In this enacted parable, Jesus was also saying our children need to be protected from the influence of the doubters and scoffers of God’s word. There’s no sense to raise them in that environment or they will quickly die again. Those influences need to be put out of our homes. Do you want to be a medical missionary? Dismiss the ideas of all those who ridicule the Bible and the Spirit of Prophecy.
After He put the doubters and mockers outside, what did Jesus do? Did He give some health education? There’s a place for health education, but it doesn’t help the dead. There’s a place for instruction; but it doesn’t help the dead. There have been many times that I have tried to educate the dead. Jesus came close to Jairus’ daughter and took her by the hand that was cold from death. Jesus’ approach, you see, to each person, was individualized. He said nothing to the woman that was bleeding; He simply came as close as her arm could reach. To the man with the withered hand, He said stretch it out. But He took the hand of the dead daughter of Jairus. As medical missionaries, we need to know each type and how to reach them, or how to have them reach us. Then Jesus, “Called saying, ‘Little girl, arise.’ Then her spirit returned, and she arose immediately. And He commanded that she be given something to eat.” v. 54, 55.

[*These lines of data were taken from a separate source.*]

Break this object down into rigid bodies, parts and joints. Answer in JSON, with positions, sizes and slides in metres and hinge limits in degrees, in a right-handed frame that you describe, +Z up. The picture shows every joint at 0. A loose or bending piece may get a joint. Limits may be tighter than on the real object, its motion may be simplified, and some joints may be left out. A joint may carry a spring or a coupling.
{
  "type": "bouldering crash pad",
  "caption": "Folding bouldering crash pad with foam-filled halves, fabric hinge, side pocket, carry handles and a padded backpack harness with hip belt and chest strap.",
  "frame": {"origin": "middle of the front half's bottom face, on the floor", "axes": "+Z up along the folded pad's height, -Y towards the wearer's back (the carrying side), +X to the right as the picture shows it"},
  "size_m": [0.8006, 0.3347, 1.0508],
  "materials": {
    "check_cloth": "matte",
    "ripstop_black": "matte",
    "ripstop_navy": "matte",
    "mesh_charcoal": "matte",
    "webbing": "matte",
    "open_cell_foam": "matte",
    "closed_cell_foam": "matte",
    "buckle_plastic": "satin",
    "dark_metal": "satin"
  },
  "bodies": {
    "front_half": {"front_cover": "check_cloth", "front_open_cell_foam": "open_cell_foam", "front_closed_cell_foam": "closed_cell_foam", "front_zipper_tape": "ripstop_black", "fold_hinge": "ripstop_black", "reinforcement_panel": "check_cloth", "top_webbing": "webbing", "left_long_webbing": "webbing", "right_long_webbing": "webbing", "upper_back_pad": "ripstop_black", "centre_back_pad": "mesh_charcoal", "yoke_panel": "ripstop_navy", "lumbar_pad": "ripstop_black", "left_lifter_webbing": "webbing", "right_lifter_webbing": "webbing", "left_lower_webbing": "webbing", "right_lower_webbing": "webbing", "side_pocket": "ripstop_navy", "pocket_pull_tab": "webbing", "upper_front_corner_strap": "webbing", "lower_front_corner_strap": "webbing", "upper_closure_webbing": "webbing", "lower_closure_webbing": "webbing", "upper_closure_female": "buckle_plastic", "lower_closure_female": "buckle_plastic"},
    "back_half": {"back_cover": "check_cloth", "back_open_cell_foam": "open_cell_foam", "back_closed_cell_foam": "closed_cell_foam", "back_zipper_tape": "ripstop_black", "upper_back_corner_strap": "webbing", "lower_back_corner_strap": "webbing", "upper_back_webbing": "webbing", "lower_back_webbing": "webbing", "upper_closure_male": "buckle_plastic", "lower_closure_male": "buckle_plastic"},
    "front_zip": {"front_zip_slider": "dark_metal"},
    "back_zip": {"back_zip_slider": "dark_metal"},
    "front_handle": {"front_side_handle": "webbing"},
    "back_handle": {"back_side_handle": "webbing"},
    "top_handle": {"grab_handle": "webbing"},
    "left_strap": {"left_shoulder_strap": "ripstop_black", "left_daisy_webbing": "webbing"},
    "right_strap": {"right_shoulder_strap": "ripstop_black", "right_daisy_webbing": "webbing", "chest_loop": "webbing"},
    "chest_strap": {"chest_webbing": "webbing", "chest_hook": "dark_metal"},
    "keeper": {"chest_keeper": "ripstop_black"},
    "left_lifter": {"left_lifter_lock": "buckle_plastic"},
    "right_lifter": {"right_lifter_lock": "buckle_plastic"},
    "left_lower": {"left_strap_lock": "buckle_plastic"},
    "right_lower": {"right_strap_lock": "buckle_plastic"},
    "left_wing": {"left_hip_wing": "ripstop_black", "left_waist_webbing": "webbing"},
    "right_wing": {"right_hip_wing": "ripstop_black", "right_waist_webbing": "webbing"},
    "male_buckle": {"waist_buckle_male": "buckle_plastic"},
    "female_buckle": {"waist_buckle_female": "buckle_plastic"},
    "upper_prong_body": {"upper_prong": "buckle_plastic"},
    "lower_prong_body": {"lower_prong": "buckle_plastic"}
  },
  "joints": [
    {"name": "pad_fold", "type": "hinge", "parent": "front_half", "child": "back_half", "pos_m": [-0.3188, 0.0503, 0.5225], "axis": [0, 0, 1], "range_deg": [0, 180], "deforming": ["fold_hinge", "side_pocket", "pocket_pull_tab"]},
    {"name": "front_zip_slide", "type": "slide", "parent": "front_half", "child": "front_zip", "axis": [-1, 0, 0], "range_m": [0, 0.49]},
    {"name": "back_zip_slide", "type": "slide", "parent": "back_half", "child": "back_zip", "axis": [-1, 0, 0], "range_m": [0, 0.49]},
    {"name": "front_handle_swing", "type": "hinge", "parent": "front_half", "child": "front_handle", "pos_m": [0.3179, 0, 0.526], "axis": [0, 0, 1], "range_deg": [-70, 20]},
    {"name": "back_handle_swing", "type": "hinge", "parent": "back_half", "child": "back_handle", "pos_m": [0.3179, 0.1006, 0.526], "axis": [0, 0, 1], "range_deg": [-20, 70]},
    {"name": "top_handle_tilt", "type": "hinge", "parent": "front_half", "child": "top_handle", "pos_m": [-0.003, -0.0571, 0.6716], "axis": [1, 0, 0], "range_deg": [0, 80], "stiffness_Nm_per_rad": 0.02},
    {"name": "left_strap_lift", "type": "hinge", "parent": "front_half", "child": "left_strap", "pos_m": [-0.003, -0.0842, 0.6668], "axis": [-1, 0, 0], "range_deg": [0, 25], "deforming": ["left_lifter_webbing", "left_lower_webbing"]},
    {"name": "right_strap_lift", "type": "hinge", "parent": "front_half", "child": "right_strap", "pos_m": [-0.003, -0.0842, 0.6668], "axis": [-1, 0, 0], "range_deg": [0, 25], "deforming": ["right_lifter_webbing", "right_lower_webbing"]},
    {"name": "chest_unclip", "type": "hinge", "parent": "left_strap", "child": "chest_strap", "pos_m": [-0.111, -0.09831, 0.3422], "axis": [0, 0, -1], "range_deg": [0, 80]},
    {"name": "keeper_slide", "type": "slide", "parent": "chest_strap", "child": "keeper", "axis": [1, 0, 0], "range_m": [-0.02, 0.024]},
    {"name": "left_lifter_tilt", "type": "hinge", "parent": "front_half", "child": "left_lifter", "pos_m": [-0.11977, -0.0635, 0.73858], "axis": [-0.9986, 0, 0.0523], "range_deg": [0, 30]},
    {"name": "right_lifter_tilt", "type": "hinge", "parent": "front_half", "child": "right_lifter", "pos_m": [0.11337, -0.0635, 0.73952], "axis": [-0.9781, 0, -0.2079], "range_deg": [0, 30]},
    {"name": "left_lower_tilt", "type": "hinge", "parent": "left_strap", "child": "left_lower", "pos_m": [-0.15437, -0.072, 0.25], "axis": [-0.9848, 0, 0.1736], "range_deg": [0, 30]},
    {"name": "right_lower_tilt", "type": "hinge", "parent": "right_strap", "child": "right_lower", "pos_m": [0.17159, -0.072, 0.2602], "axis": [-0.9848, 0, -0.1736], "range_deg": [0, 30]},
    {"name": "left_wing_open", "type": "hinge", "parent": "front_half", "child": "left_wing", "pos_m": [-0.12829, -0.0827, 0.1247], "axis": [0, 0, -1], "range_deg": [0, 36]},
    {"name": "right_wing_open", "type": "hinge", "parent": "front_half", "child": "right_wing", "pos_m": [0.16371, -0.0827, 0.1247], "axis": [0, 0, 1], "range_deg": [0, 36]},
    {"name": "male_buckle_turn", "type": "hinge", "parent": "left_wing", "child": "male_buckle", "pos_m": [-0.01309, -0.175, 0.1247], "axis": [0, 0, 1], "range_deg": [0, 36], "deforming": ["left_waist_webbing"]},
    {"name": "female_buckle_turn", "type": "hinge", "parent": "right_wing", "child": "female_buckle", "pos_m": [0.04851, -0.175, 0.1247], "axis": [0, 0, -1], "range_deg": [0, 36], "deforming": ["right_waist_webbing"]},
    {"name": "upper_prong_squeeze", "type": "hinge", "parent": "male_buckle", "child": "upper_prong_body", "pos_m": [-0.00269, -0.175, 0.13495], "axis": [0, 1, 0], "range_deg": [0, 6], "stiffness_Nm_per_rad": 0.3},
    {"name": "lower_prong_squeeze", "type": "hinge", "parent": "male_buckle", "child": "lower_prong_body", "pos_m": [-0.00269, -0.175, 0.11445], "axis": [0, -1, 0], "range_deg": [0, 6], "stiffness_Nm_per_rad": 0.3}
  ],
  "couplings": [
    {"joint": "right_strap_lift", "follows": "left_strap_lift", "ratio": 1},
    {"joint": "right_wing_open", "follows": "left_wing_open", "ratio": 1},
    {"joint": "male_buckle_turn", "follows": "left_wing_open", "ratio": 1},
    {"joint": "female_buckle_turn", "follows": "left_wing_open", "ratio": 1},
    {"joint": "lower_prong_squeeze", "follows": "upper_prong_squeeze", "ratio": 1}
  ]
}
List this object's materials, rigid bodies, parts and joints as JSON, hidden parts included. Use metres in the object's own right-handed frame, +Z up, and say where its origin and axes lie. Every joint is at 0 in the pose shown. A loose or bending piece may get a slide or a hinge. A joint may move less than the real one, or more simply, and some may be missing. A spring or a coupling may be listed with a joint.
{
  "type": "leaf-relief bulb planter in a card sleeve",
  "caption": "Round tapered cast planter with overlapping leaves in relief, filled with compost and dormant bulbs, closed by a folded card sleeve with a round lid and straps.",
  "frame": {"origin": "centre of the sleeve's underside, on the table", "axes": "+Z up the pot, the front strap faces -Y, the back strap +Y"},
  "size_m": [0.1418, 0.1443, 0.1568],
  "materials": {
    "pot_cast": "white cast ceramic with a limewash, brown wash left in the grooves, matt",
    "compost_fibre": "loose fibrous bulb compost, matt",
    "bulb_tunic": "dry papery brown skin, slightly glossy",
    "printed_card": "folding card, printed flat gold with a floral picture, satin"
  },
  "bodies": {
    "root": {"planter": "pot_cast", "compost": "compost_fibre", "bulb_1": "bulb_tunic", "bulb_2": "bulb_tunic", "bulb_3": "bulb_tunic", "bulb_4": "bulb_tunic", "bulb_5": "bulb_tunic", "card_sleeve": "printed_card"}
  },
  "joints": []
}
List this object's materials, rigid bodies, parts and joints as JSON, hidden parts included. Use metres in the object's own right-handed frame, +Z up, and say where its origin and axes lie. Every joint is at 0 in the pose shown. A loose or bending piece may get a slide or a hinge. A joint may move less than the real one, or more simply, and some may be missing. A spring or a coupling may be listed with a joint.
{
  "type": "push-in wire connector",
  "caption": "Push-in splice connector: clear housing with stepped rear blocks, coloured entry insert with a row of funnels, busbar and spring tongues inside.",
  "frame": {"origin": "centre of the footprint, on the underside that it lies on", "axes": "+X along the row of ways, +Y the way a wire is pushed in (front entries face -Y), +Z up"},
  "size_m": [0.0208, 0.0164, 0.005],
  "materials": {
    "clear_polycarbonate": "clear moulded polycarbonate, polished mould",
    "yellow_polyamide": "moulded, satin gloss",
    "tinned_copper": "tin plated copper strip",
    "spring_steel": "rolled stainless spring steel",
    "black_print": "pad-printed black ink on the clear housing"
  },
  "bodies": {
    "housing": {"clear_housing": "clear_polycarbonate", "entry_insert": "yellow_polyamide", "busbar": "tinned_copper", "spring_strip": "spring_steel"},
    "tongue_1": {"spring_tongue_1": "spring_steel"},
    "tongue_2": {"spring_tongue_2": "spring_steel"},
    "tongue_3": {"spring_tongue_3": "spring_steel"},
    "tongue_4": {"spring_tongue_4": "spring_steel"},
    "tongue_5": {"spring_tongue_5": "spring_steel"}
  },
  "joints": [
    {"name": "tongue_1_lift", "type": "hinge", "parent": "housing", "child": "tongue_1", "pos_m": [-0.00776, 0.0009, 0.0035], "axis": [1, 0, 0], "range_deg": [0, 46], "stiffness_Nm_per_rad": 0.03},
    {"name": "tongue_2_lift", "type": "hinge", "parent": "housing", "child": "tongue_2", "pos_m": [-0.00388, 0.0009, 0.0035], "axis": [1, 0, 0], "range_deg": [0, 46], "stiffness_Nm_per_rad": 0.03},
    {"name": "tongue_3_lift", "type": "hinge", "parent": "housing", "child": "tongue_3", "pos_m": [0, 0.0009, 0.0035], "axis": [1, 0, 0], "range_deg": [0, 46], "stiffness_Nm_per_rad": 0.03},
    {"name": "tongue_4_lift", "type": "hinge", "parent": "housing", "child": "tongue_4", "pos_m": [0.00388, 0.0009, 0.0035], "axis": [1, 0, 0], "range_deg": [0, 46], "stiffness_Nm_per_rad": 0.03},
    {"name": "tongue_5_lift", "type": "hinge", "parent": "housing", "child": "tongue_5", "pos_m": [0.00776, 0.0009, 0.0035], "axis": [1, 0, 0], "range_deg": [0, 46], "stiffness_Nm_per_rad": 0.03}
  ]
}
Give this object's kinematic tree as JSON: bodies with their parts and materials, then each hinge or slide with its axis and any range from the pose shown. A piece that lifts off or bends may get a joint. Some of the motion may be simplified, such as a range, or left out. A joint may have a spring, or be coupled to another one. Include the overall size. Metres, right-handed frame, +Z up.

On August 5, 2013 at Kettering Medical Center, there was a person that was pronounced dead. Forty-five minutes later that person was alive. But it took a week before he was ready to leave the hospital. Not this girl; she rose immediately. And now is the time for health education; Jesus does this and tells them to feed her.
“And her parents were astonished, but He charged them to tell no one what had happened.” v. 56. Medical missionary evangelism is effective in assuring publicity for the prosperity of God’s cause. But although medical missionary work brought Jesus great fame and publicity, that was not the purpose of these works of benevolence. Jesus’ medical missionary work was a quiet work, a work without outward show. Jesus didn’t heal to bring Himself fame and fortune. He healed to bring comfort and relief. He used the physical to introduce the spiritual.
Bless the Lord, O my soul;
And all that is within me, bless His holy name!
Bless the Lord, O my soul,
And forget not all His benefits:
Who forgives all your iniquities,
Who heals all your diseases,
Who redeems your life from destruction,
Who crowns you with lovingkindness and tender mercies,
Who satisfies your mouth with good things,
So that your youth is renewed like the eagle’s.